- WHAT IS BEING ASKED -
Reproduce the span that opens at the line containing "Write part 4" and closes at the line containing "bake_transform(item)", both lines included, without alteration and without any other line.

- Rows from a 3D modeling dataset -

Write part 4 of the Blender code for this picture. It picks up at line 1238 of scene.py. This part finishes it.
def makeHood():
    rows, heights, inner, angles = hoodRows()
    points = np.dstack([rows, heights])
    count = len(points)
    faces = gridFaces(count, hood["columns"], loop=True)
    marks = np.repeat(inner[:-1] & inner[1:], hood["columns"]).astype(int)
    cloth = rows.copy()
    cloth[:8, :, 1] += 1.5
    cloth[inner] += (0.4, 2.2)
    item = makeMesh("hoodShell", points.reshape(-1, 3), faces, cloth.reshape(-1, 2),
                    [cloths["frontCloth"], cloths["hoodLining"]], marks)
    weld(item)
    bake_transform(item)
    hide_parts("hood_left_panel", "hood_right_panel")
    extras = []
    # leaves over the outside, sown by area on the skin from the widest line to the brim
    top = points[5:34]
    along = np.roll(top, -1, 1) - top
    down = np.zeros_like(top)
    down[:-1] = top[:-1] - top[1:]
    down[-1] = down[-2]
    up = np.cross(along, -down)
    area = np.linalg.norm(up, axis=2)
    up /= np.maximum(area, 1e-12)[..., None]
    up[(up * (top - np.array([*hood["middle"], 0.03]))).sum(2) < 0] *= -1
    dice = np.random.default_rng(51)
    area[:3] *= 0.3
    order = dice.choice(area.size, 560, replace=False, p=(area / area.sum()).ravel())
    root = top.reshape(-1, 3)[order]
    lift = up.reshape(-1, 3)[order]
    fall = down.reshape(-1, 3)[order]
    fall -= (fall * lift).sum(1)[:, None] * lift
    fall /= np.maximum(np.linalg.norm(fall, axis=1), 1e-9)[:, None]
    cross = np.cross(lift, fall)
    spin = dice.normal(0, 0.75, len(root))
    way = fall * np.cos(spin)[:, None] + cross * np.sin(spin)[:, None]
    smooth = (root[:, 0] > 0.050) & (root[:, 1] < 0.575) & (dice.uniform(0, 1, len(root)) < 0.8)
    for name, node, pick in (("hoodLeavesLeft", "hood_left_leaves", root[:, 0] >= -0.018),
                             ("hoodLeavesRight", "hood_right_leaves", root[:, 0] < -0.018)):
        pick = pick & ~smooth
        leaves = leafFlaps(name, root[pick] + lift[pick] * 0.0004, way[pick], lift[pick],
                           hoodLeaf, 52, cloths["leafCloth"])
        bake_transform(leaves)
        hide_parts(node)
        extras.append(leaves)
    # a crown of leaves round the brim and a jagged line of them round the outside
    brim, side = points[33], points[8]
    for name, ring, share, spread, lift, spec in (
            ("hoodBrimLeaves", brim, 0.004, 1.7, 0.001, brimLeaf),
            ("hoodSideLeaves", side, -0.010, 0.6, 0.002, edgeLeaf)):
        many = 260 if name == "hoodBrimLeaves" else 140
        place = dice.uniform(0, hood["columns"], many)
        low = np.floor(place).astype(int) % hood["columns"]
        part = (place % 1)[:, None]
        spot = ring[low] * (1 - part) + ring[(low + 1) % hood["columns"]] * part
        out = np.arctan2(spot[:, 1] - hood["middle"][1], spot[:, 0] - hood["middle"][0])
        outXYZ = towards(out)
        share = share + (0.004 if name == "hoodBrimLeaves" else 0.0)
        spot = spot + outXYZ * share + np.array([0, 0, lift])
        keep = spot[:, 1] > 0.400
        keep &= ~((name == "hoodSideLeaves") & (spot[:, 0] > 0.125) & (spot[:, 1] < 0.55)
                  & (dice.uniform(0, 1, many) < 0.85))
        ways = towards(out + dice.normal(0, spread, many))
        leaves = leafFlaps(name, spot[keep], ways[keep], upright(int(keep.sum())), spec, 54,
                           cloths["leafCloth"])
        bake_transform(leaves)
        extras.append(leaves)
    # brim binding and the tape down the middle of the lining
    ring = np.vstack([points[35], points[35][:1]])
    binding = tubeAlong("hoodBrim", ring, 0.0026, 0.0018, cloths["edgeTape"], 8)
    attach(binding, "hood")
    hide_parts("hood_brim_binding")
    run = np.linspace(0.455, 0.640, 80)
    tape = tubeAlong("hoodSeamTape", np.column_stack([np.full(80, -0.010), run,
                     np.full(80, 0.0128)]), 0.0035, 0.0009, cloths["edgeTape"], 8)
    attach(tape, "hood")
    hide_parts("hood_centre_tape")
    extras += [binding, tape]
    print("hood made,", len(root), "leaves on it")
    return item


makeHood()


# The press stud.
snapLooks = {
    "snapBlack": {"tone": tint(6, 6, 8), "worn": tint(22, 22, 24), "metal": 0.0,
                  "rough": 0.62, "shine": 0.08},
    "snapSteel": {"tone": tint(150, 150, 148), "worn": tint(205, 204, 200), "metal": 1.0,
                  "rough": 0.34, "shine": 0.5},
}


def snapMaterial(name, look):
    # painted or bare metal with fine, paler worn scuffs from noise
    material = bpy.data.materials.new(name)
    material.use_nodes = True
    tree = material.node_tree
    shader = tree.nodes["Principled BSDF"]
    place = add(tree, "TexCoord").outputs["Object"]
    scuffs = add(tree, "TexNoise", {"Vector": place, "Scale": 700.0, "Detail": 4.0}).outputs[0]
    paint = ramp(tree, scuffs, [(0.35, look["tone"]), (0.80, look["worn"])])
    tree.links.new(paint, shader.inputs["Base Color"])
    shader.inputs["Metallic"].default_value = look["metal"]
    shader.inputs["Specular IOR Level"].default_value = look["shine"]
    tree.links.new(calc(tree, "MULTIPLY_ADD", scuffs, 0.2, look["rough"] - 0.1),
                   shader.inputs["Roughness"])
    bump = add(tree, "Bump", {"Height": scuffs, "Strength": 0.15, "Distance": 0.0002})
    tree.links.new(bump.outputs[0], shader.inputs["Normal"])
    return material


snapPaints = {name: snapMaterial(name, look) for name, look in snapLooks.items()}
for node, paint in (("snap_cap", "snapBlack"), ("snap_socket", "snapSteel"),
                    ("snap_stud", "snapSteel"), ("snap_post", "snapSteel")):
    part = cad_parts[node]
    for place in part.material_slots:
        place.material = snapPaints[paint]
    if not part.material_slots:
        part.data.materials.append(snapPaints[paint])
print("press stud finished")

...

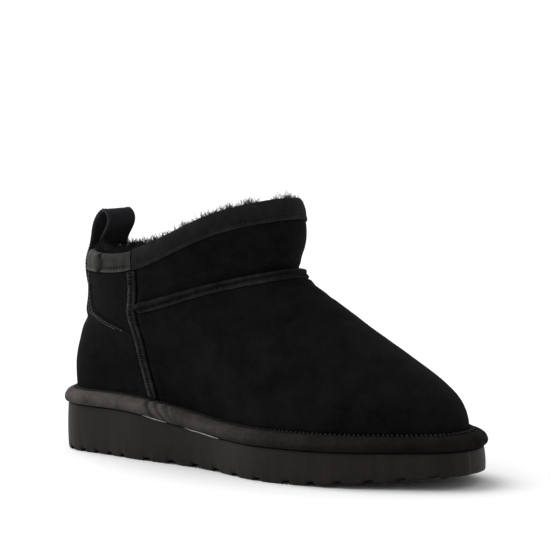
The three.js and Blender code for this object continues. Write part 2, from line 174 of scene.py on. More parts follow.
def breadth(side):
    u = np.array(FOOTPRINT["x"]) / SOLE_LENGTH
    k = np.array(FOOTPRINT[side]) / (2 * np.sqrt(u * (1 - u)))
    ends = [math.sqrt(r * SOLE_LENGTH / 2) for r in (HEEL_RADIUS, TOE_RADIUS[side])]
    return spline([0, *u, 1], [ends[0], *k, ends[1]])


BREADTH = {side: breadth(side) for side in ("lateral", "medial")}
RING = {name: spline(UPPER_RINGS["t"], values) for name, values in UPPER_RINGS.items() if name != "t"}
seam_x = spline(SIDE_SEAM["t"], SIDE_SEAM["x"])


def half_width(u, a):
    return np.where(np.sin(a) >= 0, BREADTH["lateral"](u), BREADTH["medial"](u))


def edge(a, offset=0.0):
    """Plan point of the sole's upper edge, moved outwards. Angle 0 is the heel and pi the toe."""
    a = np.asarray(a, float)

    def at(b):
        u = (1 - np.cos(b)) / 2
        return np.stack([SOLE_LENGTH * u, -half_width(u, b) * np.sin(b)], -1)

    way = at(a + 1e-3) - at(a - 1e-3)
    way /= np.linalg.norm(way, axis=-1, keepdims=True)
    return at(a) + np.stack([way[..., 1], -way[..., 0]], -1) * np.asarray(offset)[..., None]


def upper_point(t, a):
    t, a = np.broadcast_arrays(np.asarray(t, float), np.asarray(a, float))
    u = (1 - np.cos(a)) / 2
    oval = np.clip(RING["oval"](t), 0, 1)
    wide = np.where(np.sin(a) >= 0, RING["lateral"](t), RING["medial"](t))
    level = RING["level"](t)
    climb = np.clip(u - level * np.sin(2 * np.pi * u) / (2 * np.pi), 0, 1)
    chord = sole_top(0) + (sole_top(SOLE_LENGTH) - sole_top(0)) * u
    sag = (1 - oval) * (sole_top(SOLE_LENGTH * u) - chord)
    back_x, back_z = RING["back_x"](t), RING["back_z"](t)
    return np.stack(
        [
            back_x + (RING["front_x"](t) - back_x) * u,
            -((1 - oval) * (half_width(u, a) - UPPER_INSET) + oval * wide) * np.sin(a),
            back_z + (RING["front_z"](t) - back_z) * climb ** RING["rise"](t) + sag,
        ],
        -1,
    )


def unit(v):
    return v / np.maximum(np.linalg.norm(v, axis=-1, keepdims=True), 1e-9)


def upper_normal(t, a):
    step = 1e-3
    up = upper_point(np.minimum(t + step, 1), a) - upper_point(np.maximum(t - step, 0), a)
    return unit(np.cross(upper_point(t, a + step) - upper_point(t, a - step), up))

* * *

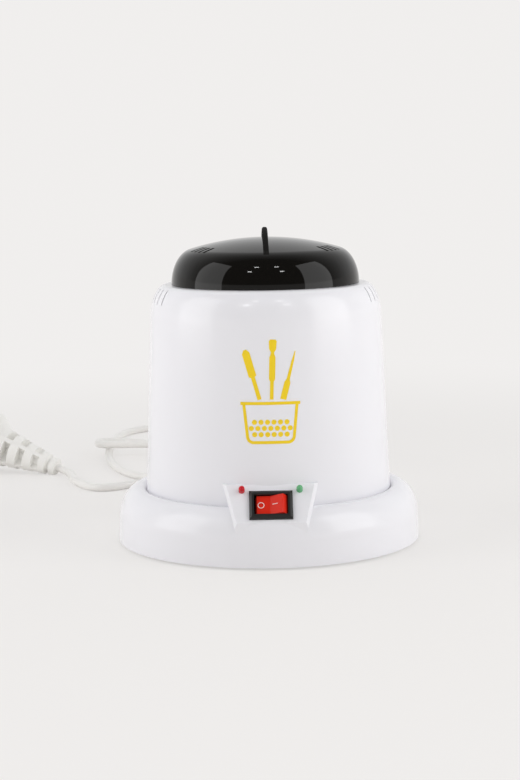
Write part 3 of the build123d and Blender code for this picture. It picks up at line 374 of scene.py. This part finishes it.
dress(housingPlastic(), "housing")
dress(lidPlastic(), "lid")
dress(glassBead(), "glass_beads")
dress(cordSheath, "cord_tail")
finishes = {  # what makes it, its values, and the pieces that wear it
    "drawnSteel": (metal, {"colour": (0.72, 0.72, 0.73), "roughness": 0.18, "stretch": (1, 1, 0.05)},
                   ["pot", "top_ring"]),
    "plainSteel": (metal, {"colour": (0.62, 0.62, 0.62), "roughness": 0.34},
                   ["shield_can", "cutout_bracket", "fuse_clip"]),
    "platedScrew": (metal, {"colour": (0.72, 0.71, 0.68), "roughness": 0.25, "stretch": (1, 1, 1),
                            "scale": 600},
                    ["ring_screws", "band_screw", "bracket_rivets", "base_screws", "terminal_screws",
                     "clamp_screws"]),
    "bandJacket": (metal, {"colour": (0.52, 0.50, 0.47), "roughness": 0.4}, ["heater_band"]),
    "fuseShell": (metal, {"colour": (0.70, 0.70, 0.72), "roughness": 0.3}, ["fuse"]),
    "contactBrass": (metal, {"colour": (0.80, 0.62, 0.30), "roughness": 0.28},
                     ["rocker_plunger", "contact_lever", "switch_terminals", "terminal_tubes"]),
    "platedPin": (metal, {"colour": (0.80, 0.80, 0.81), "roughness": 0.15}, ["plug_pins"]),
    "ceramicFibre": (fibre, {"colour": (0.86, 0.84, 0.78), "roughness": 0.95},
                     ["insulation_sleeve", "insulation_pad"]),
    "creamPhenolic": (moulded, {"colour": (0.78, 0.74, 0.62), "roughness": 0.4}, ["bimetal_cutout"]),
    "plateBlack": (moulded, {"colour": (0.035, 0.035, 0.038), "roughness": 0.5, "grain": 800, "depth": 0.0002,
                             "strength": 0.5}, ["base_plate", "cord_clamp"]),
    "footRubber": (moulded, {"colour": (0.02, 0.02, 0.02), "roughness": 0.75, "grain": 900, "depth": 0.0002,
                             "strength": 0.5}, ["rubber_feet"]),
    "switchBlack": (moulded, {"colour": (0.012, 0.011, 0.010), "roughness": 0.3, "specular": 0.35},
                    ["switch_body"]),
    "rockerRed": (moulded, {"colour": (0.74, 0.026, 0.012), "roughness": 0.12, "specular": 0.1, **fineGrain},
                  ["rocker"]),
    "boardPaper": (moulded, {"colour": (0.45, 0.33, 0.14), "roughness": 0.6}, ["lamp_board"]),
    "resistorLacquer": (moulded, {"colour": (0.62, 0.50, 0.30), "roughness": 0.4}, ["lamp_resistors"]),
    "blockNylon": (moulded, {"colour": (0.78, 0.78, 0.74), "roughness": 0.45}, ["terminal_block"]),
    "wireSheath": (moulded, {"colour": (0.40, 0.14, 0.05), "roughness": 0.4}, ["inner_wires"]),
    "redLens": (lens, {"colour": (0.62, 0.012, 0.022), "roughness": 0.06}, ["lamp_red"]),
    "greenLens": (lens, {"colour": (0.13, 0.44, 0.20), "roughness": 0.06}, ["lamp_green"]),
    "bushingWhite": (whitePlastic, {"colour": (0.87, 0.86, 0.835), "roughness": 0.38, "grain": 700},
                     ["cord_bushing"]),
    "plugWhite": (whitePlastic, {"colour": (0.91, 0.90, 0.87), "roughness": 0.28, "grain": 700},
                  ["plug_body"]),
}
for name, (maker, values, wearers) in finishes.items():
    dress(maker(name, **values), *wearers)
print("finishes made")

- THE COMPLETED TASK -
Write part 4 of the Blender code for this picture. It picks up at line 1238 of scene.py. This part finishes it.
def makeHood():
    rows, heights, inner, angles = hoodRows()
    points = np.dstack([rows, heights])
    count = len(points)
    faces = gridFaces(count, hood["columns"], loop=True)
    marks = np.repeat(inner[:-1] & inner[1:], hood["columns"]).astype(int)
    cloth = rows.copy()
    cloth[:8, :, 1] += 1.5
    cloth[inner] += (0.4, 2.2)
    item = makeMesh("hoodShell", points.reshape(-1, 3), faces, cloth.reshape(-1, 2),
                    [cloths["frontCloth"], cloths["hoodLining"]], marks)
    weld(item)
    bake_transform(item)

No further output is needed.